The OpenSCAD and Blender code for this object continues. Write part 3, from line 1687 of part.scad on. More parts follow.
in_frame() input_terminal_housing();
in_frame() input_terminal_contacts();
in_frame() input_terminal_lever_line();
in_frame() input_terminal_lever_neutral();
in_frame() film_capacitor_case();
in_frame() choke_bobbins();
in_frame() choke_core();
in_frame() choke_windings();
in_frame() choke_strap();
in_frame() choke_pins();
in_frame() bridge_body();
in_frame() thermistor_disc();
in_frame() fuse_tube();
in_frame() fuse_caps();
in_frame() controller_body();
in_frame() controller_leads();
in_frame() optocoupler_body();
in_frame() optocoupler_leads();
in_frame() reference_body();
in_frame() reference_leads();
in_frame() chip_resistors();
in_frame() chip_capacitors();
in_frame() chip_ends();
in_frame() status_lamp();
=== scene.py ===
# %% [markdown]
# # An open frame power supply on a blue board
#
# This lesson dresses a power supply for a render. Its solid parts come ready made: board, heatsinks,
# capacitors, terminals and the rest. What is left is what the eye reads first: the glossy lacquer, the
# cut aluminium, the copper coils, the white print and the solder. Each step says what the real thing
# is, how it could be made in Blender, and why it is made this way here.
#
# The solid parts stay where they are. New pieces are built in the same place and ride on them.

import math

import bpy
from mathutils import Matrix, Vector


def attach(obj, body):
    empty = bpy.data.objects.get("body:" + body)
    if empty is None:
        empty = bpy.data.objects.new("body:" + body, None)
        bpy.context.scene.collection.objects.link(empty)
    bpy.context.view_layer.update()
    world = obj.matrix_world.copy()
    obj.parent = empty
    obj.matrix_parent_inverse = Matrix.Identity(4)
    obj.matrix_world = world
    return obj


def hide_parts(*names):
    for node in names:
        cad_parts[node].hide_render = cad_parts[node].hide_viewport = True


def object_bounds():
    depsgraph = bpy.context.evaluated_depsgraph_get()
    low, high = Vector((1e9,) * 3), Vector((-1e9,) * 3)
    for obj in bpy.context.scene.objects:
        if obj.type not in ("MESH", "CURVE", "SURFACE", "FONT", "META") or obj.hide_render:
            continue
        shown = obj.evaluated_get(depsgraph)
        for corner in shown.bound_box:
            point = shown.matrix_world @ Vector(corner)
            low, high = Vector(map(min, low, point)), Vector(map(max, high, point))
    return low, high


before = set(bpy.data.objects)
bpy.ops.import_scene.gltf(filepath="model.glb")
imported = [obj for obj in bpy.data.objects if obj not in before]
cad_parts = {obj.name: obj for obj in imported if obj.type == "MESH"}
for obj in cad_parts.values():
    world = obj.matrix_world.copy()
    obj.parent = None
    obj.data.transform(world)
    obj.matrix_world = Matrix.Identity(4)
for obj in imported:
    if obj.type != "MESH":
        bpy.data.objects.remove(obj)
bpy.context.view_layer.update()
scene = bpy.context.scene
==
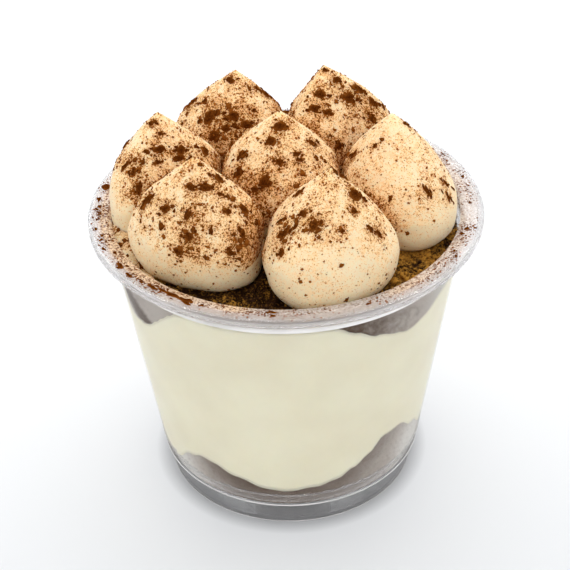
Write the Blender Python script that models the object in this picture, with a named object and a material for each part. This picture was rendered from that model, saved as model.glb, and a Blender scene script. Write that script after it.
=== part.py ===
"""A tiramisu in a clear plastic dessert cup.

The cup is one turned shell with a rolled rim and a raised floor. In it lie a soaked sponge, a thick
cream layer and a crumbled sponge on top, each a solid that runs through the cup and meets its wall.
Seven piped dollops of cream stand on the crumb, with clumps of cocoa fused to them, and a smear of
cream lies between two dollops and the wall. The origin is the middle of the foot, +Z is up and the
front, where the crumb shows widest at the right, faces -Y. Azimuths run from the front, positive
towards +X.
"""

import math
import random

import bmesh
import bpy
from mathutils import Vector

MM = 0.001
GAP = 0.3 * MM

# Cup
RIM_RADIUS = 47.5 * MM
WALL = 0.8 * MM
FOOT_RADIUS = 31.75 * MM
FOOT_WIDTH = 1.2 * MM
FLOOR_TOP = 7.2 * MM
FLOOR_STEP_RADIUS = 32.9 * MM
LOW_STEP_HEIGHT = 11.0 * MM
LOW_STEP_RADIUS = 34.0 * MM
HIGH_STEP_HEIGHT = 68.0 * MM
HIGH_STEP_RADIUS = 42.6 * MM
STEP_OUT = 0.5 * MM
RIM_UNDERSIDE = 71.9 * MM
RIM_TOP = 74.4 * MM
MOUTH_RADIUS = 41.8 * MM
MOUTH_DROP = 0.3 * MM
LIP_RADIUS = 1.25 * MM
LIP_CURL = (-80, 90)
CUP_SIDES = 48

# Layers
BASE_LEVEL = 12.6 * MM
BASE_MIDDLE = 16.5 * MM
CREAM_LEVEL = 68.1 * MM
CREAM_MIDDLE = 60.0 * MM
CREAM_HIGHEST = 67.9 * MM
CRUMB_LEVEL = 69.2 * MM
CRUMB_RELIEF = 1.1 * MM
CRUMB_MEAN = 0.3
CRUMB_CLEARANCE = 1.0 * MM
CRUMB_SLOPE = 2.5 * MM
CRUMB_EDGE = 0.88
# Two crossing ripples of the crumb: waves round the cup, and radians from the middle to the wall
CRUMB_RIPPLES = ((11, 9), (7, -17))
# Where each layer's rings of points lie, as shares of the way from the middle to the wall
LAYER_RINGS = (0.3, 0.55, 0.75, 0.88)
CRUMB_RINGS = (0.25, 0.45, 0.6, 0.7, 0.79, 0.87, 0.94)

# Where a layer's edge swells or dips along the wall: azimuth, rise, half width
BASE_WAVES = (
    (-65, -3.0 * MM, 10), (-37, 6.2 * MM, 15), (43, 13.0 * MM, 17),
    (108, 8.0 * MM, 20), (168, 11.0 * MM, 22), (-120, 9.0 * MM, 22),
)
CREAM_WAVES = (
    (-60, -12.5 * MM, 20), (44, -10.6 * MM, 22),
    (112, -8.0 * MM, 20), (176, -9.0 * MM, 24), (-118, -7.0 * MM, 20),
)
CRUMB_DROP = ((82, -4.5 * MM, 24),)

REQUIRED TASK
Write out again only the lines from the line containing "in_frame() input_terminal_lever_line();" through the line containing "obj.parent = empty", both included, exactly as they are.

OUTPUT OF THE TASK
in_frame() input_terminal_lever_line();
in_frame() input_terminal_lever_neutral();
in_frame() film_capacitor_case();
in_frame() choke_bobbins();
in_frame() choke_core();
in_frame() choke_windings();
in_frame() choke_strap();
in_frame() choke_pins();
in_frame() bridge_body();
in_frame() thermistor_disc();
in_frame() fuse_tube();
in_frame() fuse_caps();
in_frame() controller_body();
in_frame() controller_leads();
in_frame() optocoupler_body();
in_frame() optocoupler_leads();
in_frame() reference_body();
in_frame() reference_leads();
in_frame() chip_resistors();
in_frame() chip_capacitors();
in_frame() chip_ends();
in_frame() status_lamp();
=== scene.py ===
# %% [markdown]
# # An open frame power supply on a blue board
#
# This lesson dresses a power supply for a render. Its solid parts come ready made: board, heatsinks,
# capacitors, terminals and the rest. What is left is what the eye reads first: the glossy lacquer, the
# cut aluminium, the copper coils, the white print and the solder. Each step says what the real thing
# is, how it could be made in Blender, and why it is made this way here.
#
# The solid parts stay where they are. New pieces are built in the same place and ride on them.

import math

import bpy
from mathutils import Matrix, Vector


def attach(obj, body):
    empty = bpy.data.objects.get("body:" + body)
    if empty is None:
        empty = bpy.data.objects.new("body:" + body, None)
        bpy.context.scene.collection.objects.link(empty)
    bpy.context.view_layer.update()
    world = obj.matrix_world.copy()
    obj.parent = empty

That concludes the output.